- _Exercise instructions_
Below are some entries; can you quote all of them exactly?

- _Records_
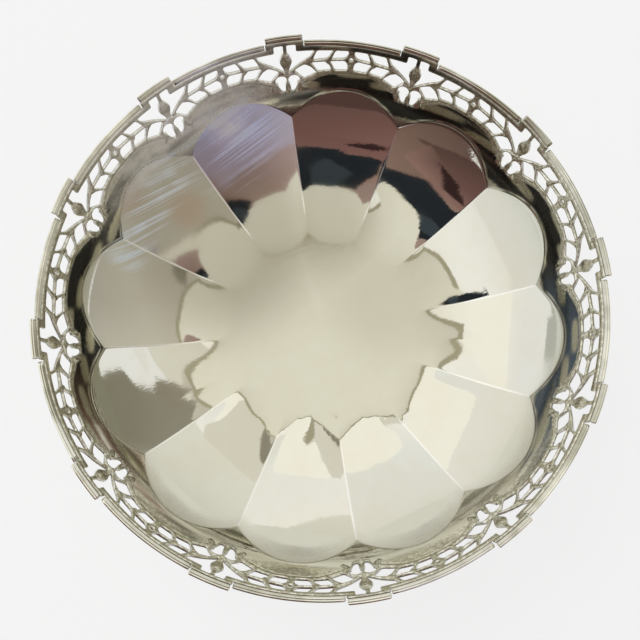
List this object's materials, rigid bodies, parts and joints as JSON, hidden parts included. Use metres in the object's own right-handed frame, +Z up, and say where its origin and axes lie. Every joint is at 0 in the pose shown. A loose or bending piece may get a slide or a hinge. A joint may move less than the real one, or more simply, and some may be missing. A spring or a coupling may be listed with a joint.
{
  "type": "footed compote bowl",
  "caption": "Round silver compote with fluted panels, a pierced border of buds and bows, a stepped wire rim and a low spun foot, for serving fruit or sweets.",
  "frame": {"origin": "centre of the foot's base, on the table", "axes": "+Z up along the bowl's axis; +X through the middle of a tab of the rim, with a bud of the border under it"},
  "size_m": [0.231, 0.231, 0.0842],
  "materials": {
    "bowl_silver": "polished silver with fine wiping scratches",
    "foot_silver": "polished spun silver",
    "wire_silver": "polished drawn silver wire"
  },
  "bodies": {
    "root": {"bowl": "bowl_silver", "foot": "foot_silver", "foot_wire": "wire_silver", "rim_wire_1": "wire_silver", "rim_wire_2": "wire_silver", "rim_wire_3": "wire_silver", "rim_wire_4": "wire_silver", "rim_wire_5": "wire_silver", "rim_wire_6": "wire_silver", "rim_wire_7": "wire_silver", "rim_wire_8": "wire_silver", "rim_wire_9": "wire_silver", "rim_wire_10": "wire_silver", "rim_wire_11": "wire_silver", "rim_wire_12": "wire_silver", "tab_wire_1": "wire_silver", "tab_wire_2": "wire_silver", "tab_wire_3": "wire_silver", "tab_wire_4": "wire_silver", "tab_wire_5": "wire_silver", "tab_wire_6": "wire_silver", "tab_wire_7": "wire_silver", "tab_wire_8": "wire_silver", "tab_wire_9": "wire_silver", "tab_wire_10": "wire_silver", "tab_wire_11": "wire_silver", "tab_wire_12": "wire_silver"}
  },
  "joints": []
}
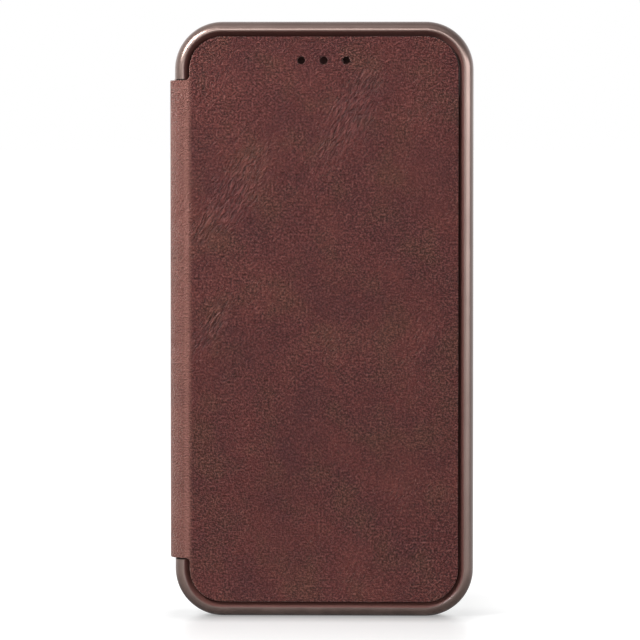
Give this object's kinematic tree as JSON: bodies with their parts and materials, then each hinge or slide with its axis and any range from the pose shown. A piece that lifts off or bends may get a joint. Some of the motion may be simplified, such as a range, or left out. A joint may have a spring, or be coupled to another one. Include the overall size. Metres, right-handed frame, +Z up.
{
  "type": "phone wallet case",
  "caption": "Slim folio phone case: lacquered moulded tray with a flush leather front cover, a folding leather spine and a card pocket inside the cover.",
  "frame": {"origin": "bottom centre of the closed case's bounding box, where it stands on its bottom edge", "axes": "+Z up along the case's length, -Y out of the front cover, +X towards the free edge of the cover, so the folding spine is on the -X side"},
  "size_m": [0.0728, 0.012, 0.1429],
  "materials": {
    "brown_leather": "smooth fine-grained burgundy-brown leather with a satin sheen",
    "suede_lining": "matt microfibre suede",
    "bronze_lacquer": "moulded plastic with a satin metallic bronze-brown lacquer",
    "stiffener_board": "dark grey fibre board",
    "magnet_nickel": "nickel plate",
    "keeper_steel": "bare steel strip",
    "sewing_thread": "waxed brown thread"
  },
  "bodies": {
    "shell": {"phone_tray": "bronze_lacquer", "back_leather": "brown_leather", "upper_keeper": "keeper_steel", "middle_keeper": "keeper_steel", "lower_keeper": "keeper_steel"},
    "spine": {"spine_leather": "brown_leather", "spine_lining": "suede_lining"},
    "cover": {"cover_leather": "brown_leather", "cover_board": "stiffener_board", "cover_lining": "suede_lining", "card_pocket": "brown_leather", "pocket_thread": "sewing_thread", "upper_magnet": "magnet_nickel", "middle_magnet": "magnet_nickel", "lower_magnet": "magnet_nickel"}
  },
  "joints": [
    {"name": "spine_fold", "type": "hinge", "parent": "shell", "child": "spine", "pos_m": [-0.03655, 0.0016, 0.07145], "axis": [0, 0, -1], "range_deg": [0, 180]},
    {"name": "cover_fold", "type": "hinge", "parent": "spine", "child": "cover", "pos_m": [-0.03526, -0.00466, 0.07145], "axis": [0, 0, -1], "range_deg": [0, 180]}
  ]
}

- _Solution to this task_
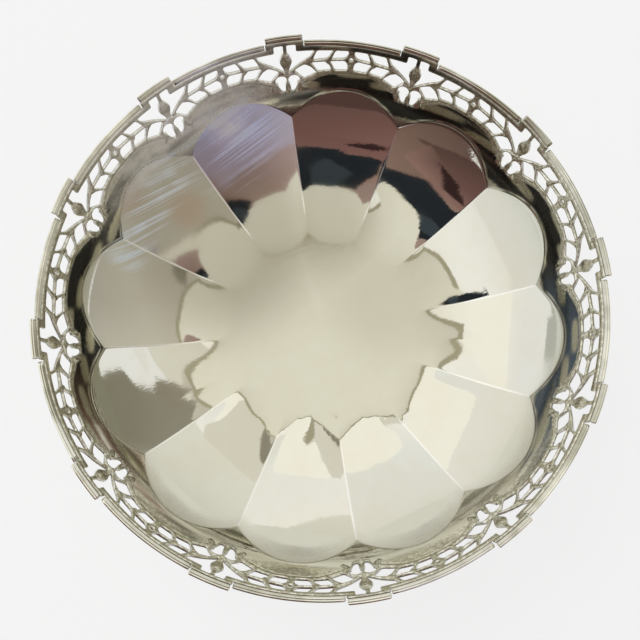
List this object's materials, rigid bodies, parts and joints as JSON, hidden parts included. Use metres in the object's own right-handed frame, +Z up, and say where its origin and axes lie. Every joint is at 0 in the pose shown. A loose or bending piece may get a slide or a hinge. A joint may move less than the real one, or more simply, and some may be missing. A spring or a coupling may be listed with a joint.
{
  "type": "footed compote bowl",
  "caption": "Round silver compote with fluted panels, a pierced border of buds and bows, a stepped wire rim and a low spun foot, for serving fruit or sweets.",
  "frame": {"origin": "centre of the foot's base, on the table", "axes": "+Z up along the bowl's axis; +X through the middle of a tab of the rim, with a bud of the border under it"},
  "size_m": [0.231, 0.231, 0.0842],
  "materials": {
    "bowl_silver": "polished silver with fine wiping scratches",
    "foot_silver": "polished spun silver",
    "wire_silver": "polished drawn silver wire"
  },
  "bodies": {
    "root": {"bowl": "bowl_silver", "foot": "foot_silver", "foot_wire": "wire_silver", "rim_wire_1": "wire_silver", "rim_wire_2": "wire_silver", "rim_wire_3": "wire_silver", "rim_wire_4": "wire_silver", "rim_wire_5": "wire_silver", "rim_wire_6": "wire_silver", "rim_wire_7": "wire_silver", "rim_wire_8": "wire_silver", "rim_wire_9": "wire_silver", "rim_wire_10": "wire_silver", "rim_wire_11": "wire_silver", "rim_wire_12": "wire_silver", "tab_wire_1": "wire_silver", "tab_wire_2": "wire_silver", "tab_wire_3": "wire_silver", "tab_wire_4": "wire_silver", "tab_wire_5": "wire_silver", "tab_wire_6": "wire_silver", "tab_wire_7": "wire_silver", "tab_wire_8": "wire_silver", "tab_wire_9": "wire_silver", "tab_wire_10": "wire_silver", "tab_wire_11": "wire_silver", "tab_wire_12": "wire_silver"}
  },
  "joints": []
}
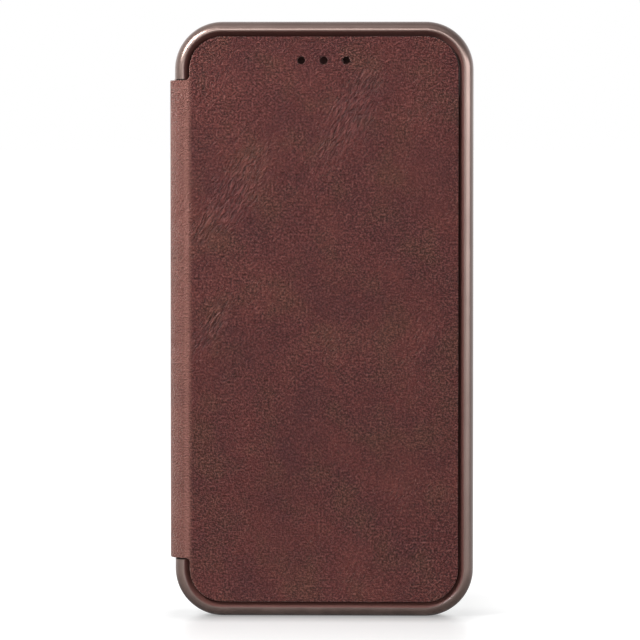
Give this object's kinematic tree as JSON: bodies with their parts and materials, then each hinge or slide with its axis and any range from the pose shown. A piece that lifts off or bends may get a joint. Some of the motion may be simplified, such as a range, or left out. A joint may have a spring, or be coupled to another one. Include the overall size. Metres, right-handed frame, +Z up.
{
  "type": "phone wallet case",
  "caption": "Slim folio phone case: lacquered moulded tray with a flush leather front cover, a folding leather spine and a card pocket inside the cover.",
  "frame": {"origin": "bottom centre of the closed case's bounding box, where it stands on its bottom edge", "axes": "+Z up along the case's length, -Y out of the front cover, +X towards the free edge of the cover, so the folding spine is on the -X side"},
  "size_m": [0.0728, 0.012, 0.1429],
  "materials": {
    "brown_leather": "smooth fine-grained burgundy-brown leather with a satin sheen",
    "suede_lining": "matt microfibre suede",
    "bronze_lacquer": "moulded plastic with a satin metallic bronze-brown lacquer",
    "stiffener_board": "dark grey fibre board",
    "magnet_nickel": "nickel plate",
    "keeper_steel": "bare steel strip",
    "sewing_thread": "waxed brown thread"
  },
  "bodies": {
    "shell": {"phone_tray": "bronze_lacquer", "back_leather": "brown_leather", "upper_keeper": "keeper_steel", "middle_keeper": "keeper_steel", "lower_keeper": "keeper_steel"},
    "spine": {"spine_leather": "brown_leather", "spine_lining": "suede_lining"},
    "cover": {"cover_leather": "brown_leather", "cover_board": "stiffener_board", "cover_lining": "suede_lining", "card_pocket": "brown_leather", "pocket_thread": "sewing_thread", "upper_magnet": "magnet_nickel", "middle_magnet": "magnet_nickel", "lower_magnet": "magnet_nickel"}
  },
  "joints": [
    {"name": "spine_fold", "type": "hinge", "parent": "shell", "child": "spine", "pos_m": [-0.03655, 0.0016, 0.07145], "axis": [0, 0, -1], "range_deg": [0, 180]},
    {"name": "cover_fold", "type": "hinge", "parent": "spine", "child": "cover", "pos_m": [-0.03526, -0.00466, 0.07145], "axis": [0, 0, -1], "range_deg": [0, 180]}
  ]
}